2) (II) numaralı uyuşmazlık (Özel Daire ilamının (2) numaralı bendi) yönünden yapılan incelemede;
Öncelikle belirtilmelidir ki, bozma ilamının (2) numaralı bendinde yer alan, “Kabule göre de; dava konusu taşınmazdaki F.. K.."dan davacıya intikal eden hissenin de bedeline hükmolunması gerekirken, yalnızca Hatice Kavuncu (Akçakaya)"dan intikal eden pay yönünden davanın kabul edilmesi” hususunun doğru görülmediği gerekçesiyle yerel mahkeme hükmünün bozulmasına karar verilmiştir. Bozma ilamının (2) numaralı bendinin başında bulunan “kabule göre” ifadesinin yazım hatası ve bu bentte belirtilen hususun da bozma kapsamı içinde olduğu, bu bozma nedeninin kabule göre başlığı altında yapılmasına gerek bulunmadığı; sehve dayalı kullanılan bu ibarenin metinden çıkarılması gerektiği, “kabule göre” ibaresi ile başlayan bölümün ayrı bir bozma nedeni olarak bozma kapsamına dahil olduğu Genel Kurul tarafından kabul edilmiştir.

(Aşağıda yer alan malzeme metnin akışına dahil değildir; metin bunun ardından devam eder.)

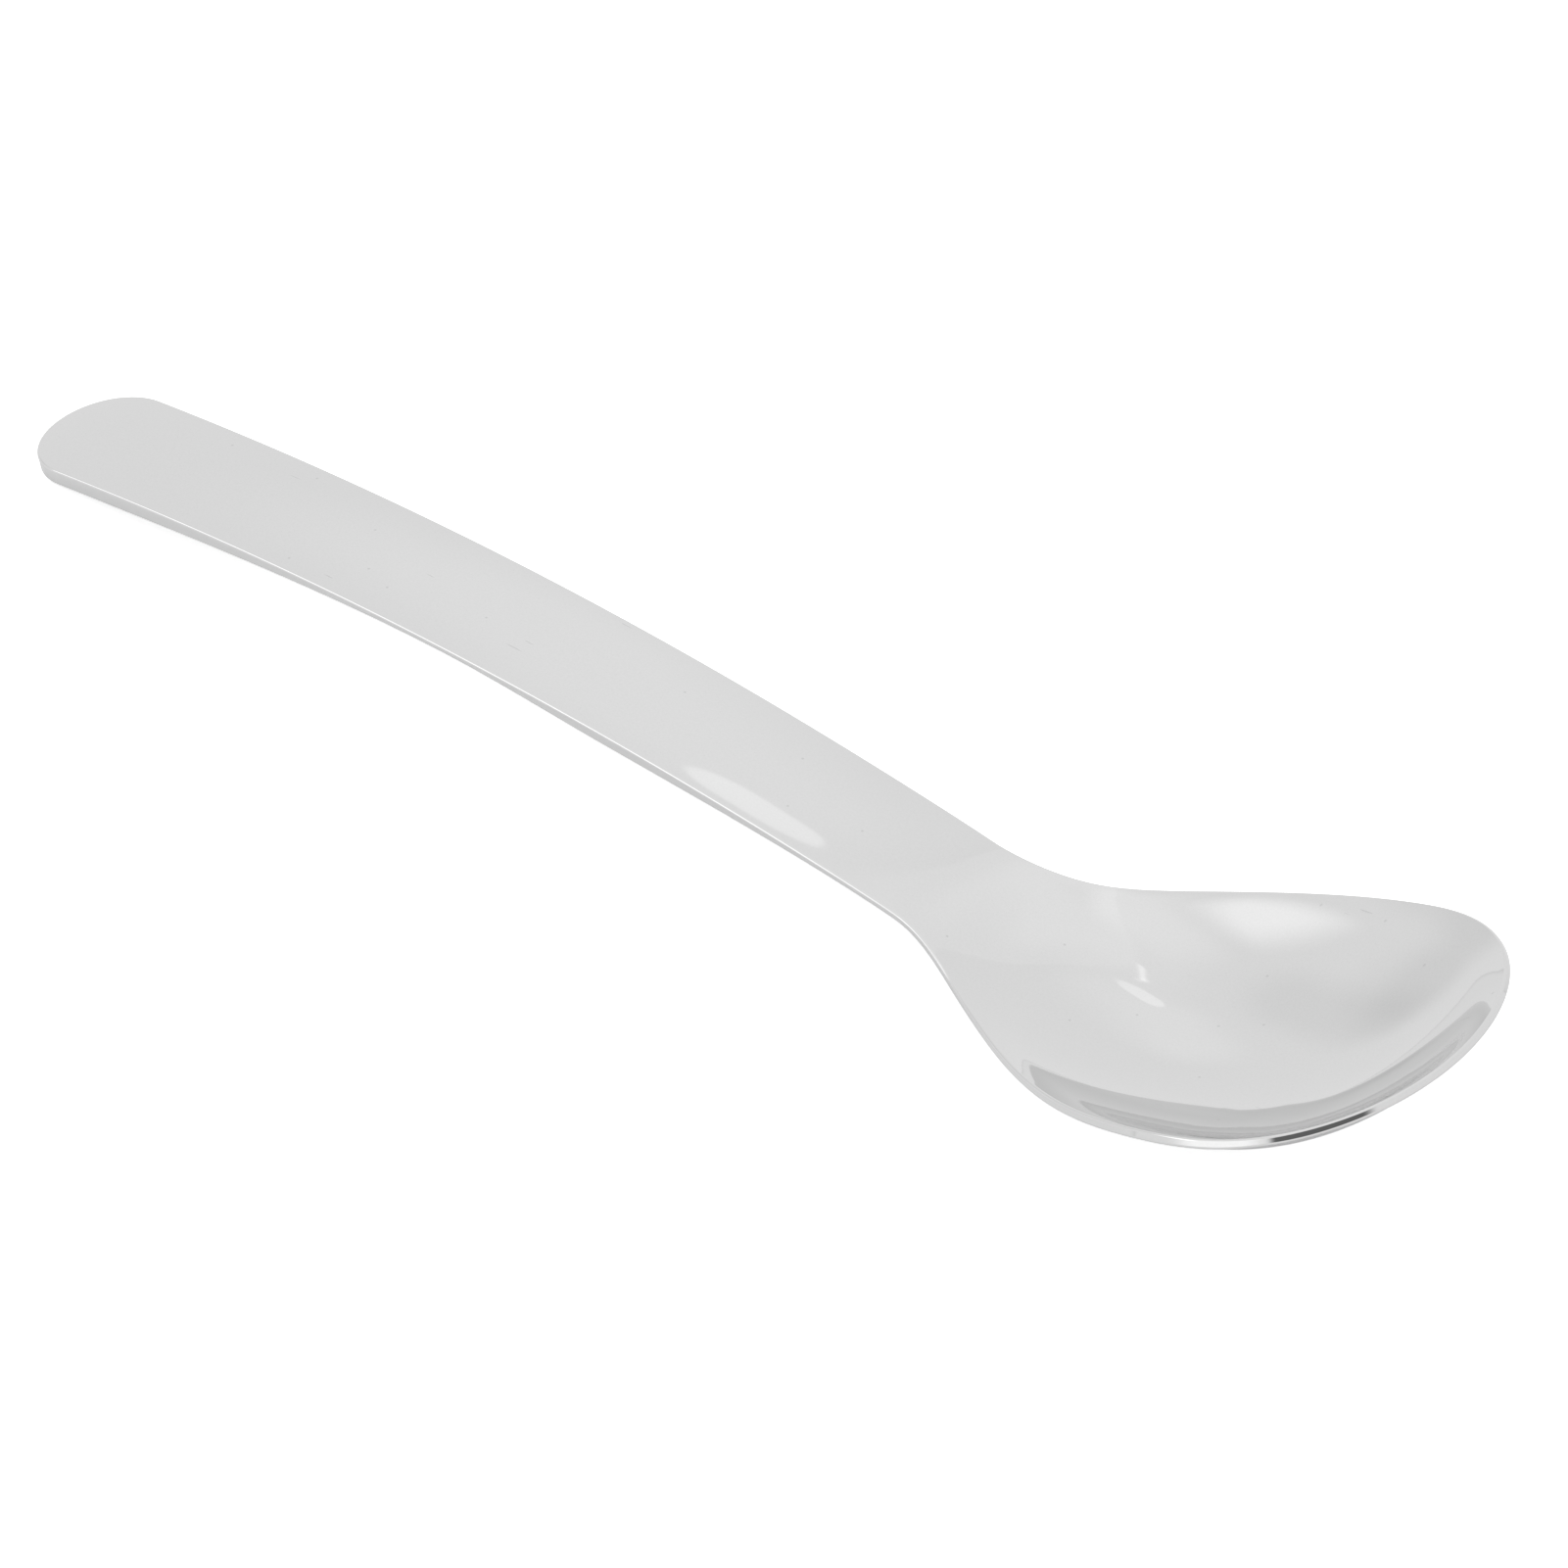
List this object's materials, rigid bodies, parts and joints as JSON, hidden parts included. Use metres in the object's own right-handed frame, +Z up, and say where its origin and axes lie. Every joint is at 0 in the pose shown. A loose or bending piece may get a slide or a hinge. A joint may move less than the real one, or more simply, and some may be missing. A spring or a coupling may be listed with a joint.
{
  "type": "soup spoon",
  "caption": "Soup spoon pressed from one blank of mirror-polished steel: a flat arched handle with a rounded end, a low neck and a deep egg-shaped bowl.",
  "frame": {"origin": "on the table, under the middle of the spoon's length and width", "axes": "+X along the spoon towards the bowl's tip, +Y across it to the left of a viewer who looks along +X, +Z up out of the bowl's hollow"},
  "size_m": [0.1854, 0.0456, 0.0166],
  "materials": {
    "polished_steel": "polished"
  },
  "bodies": {
    "root": {"spoon": "polished_steel"}
  },
  "joints": []
}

Hemen belirtmelidir ki, kural olarak, her dava açıldığı tarihteki hukuki ve maddi vakıalara göre incelenir ve sonuçlandırılır. Bu itibarla dava tarihinden sonra beliren maddi bir vakıanın değerlendirilmesi ve hükme esas alınması olanaklı değildir.
Davacı tarafından dava konusu yapılmayan ve yargılama sırasında kendisine F.. K..’dan intikal eden hisse yönünden mahkemece bedele hükmolunmaması yerinde olup, Özel Daire bozma ilamının (2) numaralı bendinin bozma ilamında çıkartılması gerekmektedir.
Hal böyle olunca, Hukuk Genel Kurulunca yukarıda değinilen değişik gerekçe ve nedenlerle benimsenen Özel Daire bozma kararına uyulması gerekirken, önceki kararda direnilmesi usul ve yasaya aykırıdır. Bu nedenle direnme kararı bozulmalıdır.
S O N U Ç : Taraf vekillerinin temyiz itirazlarının kabulü ile, Özel Daire bozma ilamının (2) numaralı bendinin bozma ilamından çıkartılmak suretiyle direnme kararının değişik gerekçe ve nedenlerden dolayı BOZULMASINA, istek halinde temyiz peşin harcının yatıranlara geri verilmesine, 10.06.2015 gününde oybirliği ile karar verildi.